• Goal: Copy every line of the records below where the word "Keep" occurs.

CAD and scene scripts

-- BEGIN --

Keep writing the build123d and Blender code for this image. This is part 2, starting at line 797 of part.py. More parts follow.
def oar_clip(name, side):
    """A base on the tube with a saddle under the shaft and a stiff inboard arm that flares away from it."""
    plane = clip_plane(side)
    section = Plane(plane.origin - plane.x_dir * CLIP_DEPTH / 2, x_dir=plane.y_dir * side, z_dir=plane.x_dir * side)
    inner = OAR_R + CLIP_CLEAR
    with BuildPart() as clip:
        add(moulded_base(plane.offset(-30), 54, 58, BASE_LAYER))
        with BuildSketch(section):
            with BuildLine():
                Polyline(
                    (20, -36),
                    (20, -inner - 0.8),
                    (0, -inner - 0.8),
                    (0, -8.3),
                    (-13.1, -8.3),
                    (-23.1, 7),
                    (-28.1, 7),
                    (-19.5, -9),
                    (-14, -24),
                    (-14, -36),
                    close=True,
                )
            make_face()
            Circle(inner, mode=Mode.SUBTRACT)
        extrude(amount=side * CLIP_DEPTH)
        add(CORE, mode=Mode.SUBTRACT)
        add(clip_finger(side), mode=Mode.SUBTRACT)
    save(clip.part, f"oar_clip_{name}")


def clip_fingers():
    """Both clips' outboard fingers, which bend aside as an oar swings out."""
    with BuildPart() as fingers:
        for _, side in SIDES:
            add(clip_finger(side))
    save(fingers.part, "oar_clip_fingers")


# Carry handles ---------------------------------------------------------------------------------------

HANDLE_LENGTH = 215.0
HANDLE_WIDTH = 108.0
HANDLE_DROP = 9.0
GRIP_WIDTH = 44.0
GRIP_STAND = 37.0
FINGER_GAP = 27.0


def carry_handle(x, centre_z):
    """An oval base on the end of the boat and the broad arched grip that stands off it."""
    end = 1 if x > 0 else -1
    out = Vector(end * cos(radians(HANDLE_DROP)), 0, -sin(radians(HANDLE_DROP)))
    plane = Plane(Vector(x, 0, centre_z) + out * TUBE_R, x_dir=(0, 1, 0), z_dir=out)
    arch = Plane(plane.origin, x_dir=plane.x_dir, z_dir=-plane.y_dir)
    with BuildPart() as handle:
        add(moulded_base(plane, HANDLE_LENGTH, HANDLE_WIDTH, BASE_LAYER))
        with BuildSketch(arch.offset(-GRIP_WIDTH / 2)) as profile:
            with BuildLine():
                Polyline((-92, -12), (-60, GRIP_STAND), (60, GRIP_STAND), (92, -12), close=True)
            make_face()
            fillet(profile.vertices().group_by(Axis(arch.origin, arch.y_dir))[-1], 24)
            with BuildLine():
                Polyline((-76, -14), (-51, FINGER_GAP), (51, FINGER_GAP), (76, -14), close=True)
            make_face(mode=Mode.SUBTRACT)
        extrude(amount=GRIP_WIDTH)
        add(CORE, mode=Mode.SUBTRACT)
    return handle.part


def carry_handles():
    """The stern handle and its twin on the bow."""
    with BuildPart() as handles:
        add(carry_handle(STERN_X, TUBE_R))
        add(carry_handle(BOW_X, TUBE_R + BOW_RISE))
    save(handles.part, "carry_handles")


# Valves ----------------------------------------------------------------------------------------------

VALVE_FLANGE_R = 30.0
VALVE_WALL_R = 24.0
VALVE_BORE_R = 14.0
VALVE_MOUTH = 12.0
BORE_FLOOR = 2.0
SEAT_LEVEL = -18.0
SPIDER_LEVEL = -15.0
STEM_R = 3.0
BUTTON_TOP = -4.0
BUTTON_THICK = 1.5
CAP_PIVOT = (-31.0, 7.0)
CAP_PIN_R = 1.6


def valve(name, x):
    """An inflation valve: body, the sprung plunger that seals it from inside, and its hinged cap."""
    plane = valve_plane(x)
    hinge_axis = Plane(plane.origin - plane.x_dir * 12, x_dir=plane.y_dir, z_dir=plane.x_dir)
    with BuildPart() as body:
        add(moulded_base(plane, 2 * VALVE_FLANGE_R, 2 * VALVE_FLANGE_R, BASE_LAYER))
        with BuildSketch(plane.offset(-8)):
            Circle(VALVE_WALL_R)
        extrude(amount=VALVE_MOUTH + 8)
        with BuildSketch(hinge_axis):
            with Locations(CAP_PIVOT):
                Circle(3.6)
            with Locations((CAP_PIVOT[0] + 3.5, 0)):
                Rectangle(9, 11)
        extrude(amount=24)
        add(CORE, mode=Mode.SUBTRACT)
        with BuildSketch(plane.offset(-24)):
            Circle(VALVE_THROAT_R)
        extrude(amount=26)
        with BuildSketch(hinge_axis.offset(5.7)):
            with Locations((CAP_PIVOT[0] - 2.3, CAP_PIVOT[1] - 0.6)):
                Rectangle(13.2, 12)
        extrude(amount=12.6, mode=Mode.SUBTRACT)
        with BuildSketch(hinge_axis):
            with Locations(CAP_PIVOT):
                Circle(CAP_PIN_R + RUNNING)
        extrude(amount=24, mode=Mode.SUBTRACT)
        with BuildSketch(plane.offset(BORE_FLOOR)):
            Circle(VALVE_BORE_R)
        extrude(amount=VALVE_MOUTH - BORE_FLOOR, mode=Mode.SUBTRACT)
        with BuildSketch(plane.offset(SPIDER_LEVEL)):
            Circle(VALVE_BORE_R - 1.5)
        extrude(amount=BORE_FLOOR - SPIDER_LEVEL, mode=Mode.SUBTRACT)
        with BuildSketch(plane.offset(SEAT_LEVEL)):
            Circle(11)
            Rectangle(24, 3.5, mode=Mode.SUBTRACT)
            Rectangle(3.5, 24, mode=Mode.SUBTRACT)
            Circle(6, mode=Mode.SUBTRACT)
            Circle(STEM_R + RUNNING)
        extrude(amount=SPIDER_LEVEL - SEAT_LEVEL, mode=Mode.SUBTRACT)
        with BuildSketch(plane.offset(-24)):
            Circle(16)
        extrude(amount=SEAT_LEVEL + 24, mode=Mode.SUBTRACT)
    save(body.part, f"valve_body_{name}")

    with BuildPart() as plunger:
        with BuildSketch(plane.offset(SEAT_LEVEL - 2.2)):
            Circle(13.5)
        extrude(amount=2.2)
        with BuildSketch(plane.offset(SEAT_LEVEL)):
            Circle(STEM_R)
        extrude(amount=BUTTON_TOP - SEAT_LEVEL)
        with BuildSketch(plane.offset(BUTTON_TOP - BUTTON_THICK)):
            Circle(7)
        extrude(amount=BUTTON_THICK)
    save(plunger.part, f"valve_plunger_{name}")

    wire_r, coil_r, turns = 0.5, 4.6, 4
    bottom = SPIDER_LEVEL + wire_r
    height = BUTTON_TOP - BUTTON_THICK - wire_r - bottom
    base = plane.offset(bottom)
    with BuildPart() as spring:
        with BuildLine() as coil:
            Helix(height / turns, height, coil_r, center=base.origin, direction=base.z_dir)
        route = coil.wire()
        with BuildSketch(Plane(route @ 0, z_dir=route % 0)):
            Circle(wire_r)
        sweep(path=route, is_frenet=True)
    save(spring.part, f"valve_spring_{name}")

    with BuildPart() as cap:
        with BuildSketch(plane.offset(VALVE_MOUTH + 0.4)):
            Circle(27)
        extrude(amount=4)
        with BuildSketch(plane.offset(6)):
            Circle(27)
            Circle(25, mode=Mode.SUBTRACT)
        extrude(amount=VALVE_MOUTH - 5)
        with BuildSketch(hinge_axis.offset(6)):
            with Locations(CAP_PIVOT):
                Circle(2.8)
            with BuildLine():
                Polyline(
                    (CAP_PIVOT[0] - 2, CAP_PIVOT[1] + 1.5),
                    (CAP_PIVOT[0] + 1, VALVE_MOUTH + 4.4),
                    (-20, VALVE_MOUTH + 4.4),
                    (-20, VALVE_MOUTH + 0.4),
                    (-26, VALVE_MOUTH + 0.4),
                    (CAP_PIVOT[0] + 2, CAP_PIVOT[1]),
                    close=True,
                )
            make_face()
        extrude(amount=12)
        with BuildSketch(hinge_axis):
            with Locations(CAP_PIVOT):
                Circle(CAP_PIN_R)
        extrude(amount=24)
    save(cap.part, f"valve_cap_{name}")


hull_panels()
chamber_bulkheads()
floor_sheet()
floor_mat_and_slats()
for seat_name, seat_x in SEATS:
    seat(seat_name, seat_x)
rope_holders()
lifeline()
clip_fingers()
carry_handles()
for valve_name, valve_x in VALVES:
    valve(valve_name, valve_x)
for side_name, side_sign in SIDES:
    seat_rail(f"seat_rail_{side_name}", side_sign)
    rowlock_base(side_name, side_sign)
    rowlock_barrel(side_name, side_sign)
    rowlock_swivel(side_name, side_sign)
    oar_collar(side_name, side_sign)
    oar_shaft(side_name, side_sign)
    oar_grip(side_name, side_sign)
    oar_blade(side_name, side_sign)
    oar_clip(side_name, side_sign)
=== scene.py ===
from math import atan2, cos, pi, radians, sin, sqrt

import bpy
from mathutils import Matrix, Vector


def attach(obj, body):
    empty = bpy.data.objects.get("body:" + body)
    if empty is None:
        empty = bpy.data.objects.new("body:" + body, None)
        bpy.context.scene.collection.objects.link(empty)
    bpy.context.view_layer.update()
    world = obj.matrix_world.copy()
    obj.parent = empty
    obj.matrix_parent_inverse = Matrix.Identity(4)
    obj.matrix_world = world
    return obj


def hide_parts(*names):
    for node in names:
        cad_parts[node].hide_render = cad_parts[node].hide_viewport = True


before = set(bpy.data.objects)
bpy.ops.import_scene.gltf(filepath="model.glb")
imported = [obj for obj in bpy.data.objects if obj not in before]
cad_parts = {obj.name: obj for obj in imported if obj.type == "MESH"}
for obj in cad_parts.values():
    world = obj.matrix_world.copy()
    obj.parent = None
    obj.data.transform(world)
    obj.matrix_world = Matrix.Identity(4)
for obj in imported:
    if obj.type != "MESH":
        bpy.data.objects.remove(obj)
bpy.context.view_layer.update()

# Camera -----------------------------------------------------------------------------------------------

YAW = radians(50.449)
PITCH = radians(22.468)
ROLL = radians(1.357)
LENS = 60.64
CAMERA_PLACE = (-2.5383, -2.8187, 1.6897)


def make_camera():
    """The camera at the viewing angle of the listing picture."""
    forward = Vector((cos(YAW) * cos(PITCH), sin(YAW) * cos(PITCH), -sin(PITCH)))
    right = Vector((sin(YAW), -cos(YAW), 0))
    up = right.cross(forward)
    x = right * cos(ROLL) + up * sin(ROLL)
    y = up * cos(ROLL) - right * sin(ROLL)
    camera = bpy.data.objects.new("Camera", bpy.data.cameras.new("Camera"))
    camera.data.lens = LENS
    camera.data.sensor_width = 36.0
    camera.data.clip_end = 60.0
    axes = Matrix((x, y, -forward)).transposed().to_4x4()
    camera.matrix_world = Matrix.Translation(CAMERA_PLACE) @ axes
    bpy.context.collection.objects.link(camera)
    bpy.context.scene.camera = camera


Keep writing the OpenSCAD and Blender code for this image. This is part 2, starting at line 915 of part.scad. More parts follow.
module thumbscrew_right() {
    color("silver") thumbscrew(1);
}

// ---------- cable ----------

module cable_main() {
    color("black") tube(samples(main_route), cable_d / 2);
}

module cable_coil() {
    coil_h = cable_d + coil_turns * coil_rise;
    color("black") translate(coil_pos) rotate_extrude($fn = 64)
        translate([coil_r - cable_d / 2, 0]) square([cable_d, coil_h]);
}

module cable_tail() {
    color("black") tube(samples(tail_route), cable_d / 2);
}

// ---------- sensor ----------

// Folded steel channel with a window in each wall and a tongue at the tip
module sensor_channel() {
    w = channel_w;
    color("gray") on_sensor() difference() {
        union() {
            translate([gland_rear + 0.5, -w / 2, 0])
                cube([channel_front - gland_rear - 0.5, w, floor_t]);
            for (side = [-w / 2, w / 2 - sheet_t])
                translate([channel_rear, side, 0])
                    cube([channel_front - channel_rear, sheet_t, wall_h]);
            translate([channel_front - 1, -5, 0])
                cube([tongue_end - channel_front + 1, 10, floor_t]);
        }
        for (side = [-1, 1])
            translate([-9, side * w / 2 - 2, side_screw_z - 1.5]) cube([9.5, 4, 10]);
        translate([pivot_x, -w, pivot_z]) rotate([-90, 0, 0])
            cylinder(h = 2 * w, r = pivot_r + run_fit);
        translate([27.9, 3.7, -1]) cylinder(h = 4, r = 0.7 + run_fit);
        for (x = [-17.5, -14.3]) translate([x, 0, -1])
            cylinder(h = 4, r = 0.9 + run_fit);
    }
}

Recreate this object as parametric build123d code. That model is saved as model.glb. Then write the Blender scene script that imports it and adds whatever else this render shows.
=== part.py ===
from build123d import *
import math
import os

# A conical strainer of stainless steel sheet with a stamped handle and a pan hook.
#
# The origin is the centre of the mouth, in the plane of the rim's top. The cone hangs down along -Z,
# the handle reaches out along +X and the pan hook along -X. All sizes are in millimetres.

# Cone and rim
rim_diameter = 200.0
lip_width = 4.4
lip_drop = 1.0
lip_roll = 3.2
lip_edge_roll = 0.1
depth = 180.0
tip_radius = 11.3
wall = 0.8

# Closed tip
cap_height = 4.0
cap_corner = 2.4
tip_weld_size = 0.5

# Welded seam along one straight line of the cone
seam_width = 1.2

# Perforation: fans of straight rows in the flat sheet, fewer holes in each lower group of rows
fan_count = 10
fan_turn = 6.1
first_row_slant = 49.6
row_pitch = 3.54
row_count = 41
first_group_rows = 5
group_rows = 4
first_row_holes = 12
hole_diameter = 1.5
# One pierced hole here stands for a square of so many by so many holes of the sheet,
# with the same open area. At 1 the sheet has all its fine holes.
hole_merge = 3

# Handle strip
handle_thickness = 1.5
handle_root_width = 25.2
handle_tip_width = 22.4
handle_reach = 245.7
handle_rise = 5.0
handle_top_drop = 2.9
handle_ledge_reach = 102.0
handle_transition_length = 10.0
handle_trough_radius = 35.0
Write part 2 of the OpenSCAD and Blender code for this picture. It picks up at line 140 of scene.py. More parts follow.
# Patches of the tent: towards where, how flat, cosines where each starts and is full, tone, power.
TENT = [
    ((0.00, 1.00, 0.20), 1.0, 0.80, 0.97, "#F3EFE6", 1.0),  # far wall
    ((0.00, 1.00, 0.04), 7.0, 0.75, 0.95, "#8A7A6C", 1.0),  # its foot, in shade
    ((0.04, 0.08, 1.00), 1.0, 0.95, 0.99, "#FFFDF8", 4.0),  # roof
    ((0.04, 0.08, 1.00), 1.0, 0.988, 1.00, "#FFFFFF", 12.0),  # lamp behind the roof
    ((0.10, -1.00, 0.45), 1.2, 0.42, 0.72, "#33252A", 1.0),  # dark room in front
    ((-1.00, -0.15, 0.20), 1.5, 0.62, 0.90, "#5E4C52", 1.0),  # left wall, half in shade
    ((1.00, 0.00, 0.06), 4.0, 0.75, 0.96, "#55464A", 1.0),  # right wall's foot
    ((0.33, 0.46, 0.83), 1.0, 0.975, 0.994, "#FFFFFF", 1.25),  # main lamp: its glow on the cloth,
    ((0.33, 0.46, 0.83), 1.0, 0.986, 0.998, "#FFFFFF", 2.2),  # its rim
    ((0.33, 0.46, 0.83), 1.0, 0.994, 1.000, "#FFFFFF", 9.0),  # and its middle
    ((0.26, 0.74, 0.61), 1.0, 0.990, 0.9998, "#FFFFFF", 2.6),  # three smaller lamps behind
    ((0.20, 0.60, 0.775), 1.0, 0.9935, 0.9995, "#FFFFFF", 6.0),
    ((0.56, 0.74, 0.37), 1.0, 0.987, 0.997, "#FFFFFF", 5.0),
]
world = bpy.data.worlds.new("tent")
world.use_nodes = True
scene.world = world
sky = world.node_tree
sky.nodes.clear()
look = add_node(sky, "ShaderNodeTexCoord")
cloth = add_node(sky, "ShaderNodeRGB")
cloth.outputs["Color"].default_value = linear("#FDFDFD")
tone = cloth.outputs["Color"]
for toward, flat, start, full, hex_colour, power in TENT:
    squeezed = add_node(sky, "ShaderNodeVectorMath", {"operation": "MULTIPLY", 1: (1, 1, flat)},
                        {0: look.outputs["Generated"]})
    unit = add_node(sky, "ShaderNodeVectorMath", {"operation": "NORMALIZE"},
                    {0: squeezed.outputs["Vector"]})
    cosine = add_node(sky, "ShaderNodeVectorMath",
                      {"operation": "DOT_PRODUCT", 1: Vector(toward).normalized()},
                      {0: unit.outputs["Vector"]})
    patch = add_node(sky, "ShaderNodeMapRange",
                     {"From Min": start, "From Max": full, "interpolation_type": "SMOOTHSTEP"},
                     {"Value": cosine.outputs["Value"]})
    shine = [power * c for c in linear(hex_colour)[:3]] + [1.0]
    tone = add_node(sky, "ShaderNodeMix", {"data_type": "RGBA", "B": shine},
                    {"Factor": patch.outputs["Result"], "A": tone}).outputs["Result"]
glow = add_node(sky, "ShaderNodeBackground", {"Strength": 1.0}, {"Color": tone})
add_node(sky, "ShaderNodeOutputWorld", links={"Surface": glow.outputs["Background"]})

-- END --

• Full response:
Keep writing the build123d and Blender code for this image. This is part 2, starting at line 797 of part.py. More parts follow.
Keep writing the OpenSCAD and Blender code for this image. This is part 2, starting at line 915 of part.scad. More parts follow.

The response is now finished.